Mrs Edwards, looking tired and drawn as she stood in the hallway said, "I don't believe in any of these sightings. We are just carrying on with our lives and praying that one day the phone will ring and it will be him."
"He knows where we are and how to contact us. We have a business and we are carrying on with that to take our minds off it."
"Richey is a talented boy who could have been sitting at the top of the charts now and be worth millions. He had a few bob but he was not a millionaire."
"I know he was not happy, but the circumstances surrounding his disappearance were nothing as bad as the tabloids have been trying to make out."
"It's sad that the band have contributed to an album to raise money for Bosnia and some of Richey's lyrics are on that, although he is not around and had nothing to with the recording."
"We are just waiting to see if there is any sign of him and so far it has been a long, long wait"
As the rain pours down in Blackwood, one of the town's "in-crowd" characters sits in the Dorothy Cafe sipping a mug of coffee evaluates the situation.
Scott Roper is the lead singer of local band Desecration and like the Manic Street Preachers hopes to it to big time.
He remembers Richey when he was at Comprehensive as a rather "quiet withdrawn boy" who kept himself to himself.
"There has been a lot of gossip even being stretched to the point that Richey was back in town and living secretly with his mother and father. But the truth of the matter is Richey told his friends in the town months before he went missing that he was actually planning to do a disappearing act."
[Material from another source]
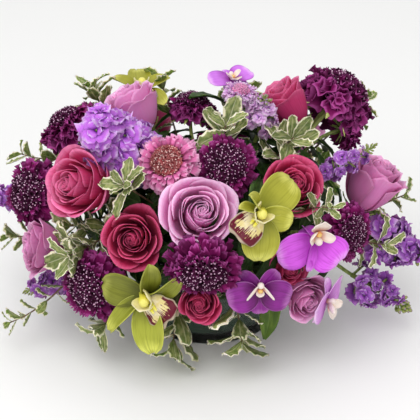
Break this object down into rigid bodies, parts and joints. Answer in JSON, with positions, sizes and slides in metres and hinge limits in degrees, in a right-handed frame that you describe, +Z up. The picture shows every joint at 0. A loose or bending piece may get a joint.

"It was all planned where he would do it, when he would do it and even worked out where he would leave the car."
"I believe he is still alive and will turn up in six months time which will provide great publicity for the band. He told his closest friends he was going to hide in America just as the band were going to play gigs there."
"But I believe he is in Britain hiding. They say he has not got any money on him but he has lots of friends dotted all over the place."
"Before he hit the big time Richey was just a quiet boy around town and always seemed to be very introverted. While everybody was heading out for a few pints he'd rather stay in the house."
"I know he was a bit depressed after a fall-out with a girlfriend, but Richey is still alive, I've no doubt about that."
At Richey's management offices, Hall Or Nothing in London, a spokeswoman seemed to treat any inquiries about the rock star's disappearance with a touch of contempt.
"Look mate", she says, "We don't know nothing about why he went missing."
"He hasn't been seen since February and the band members miss him, that's all we can tell you. I hope you are not going to trivialise all of this."
Meanwhile back in Blackwood the manager of the local record shop says the sales of the band's latest album Holy Bible have been "disappointing, and have sold nowhere near what their first album did. But listen, we don't want to get involved in all of this."
A copy of the new album sticks out on the shelves.
A closer look at the printed lyrics of a song co-written by Richey, called This Is Yesterday, seems to sum up his present predicament.
"Do not listen to a word I say. Just listen to what I can keep Silent. The only way to gain approval is by exploiting the very thing that cheapens me."